I jot down ‘Tolentino’ in the dark as she talks about visiting her six times removed maternal grandfather’s grave in Tolentino, Italy. It is from him that she was able to get Italian citizenship. In Fariña’s desire to legitimize her connection to the art form– to establish a lineage, artistic or ancestral, in which she can locate herself– I see myself. I reflect on the perfectly twenty-somethingness of it all when a suggestive email exchange between Fariña and a mentor is projected onto the wall behind her. Fariña reads the exchange aloud with increasing speed and intensity. “I especially like you in black…” her mentor writes, as she deliberates over what to wear for an upcoming performance. A shaky recording shows how the lights cut out not a minute into said performance, obscuring her meticulously planned outfit. A peal of laughter ripples through the audience.

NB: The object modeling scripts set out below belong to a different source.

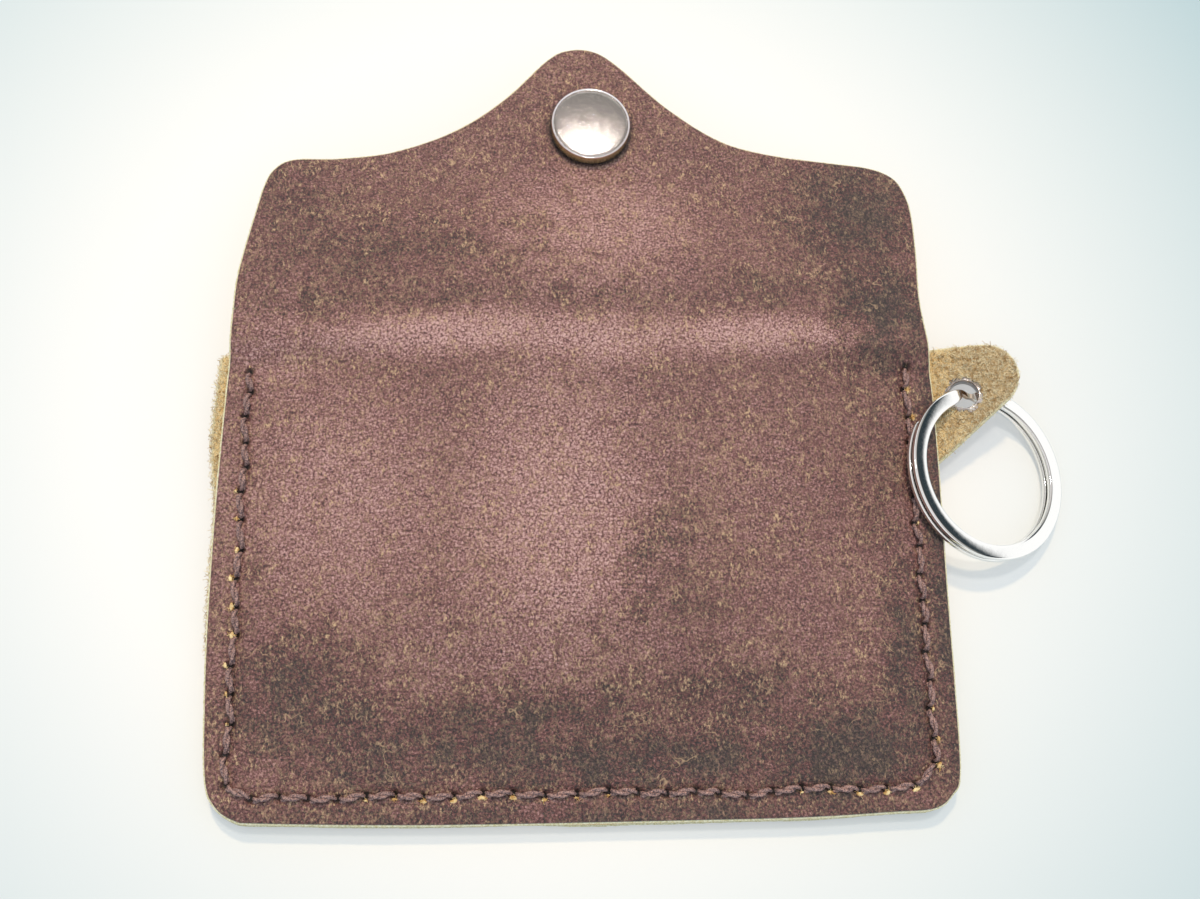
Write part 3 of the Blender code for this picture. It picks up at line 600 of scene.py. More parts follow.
def note(mesh, name, values, kind="FLOAT", field="value"):
    """Values at the points of a mesh, for its material."""
    mesh.attributes.new(name, kind, "POINT").data.foreach_set(field, values)


def smooth(mesh, angle):
    """Smooth shading, with edges sharper than the angle kept sharp."""
    mesh.validate()
    mesh.shade_smooth()
    mesh.set_sharp_from_angle(angle=radians(angle))


def hide_piece(name, cut, lay, finishes, marks):
    """A piece of leather with both faces and its cut edge, laid by a function of place and height."""
    flat, faces, loop = cut
    count, depth = len(flat), to_edge(flat, loop)
    sides = list(map(tuple, np.vstack([faces[:, (0, 1)], faces[:, (1, 2)], faces[:, (2, 0)]])))
    keys = set(sides)
    rim = [(a, b) for a, b in sides if (b, a) not in keys]
    push = np.zeros((count, 2))
    for a, b in rim:
        run = flat[b] - flat[a]
        out = np.array((run[1], -run[0])) / (np.linalg.norm(run) + 1e-9)
        push[a] += out
        push[b] += out
    size = np.linalg.norm(push, axis=1)
    push[size > 0] /= size[size > 0][:, None]
    push[depth >= 0.25] = 0
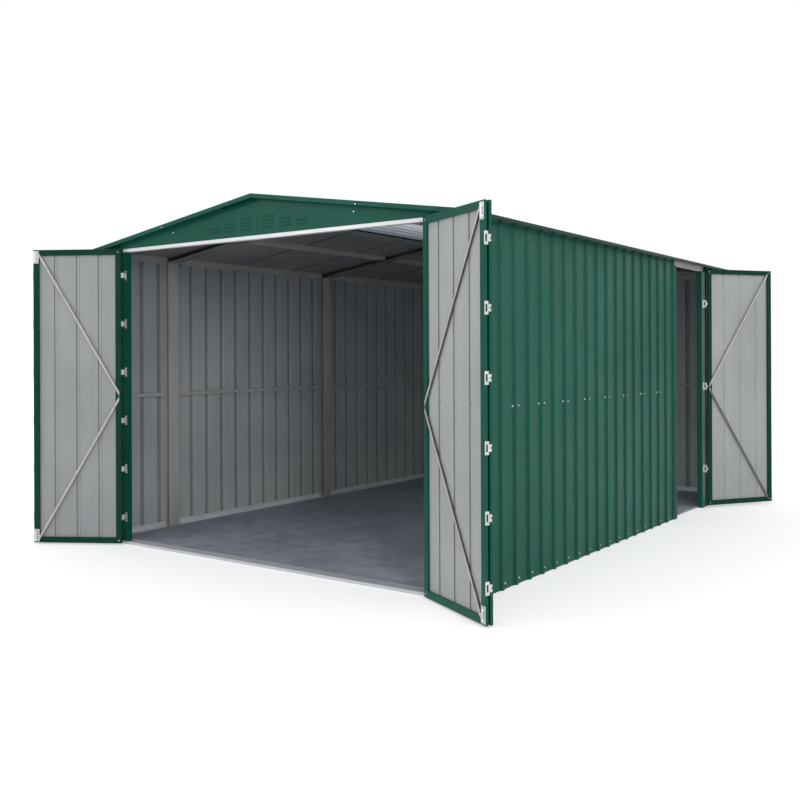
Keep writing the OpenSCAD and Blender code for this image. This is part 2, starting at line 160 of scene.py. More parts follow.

The varied uses of archival documents (home videos, photographs, correspondence, anecdotes) correspond to the tonal variance of the piece itself. Where archival footage is at times used to invoke humor, it is elsewhere used to establish a throughline of self-seriousness. This is perhaps the most real aspect of the auto-biographical play; it is simultaneously self-effacing and sincere, able to address both in tone and medium the myriad orientations one might have to their own personal journey.
At the crux of Farina’s articulation of ‘failure’ is an approximation of the desire for fullness—- the propulsive energy of wanting as more fulfilling than execution, or arrival itself: what it means to forefront passion. And yet, Unsuccessful is a play about arrival all the same. We sense it in Fariña’s ability to take stock of her journey thus far; to find humor in self-criticism, and express fervor for her art form: a truth that surpasses all outcomes. We might more aptly describe the play as a kind of return. Towards the end, an exhausted Fariña says at last, “This was and is me”. It somehow comes, within a singular breath, as both a non-exhaustive and conclusive sigh of relief.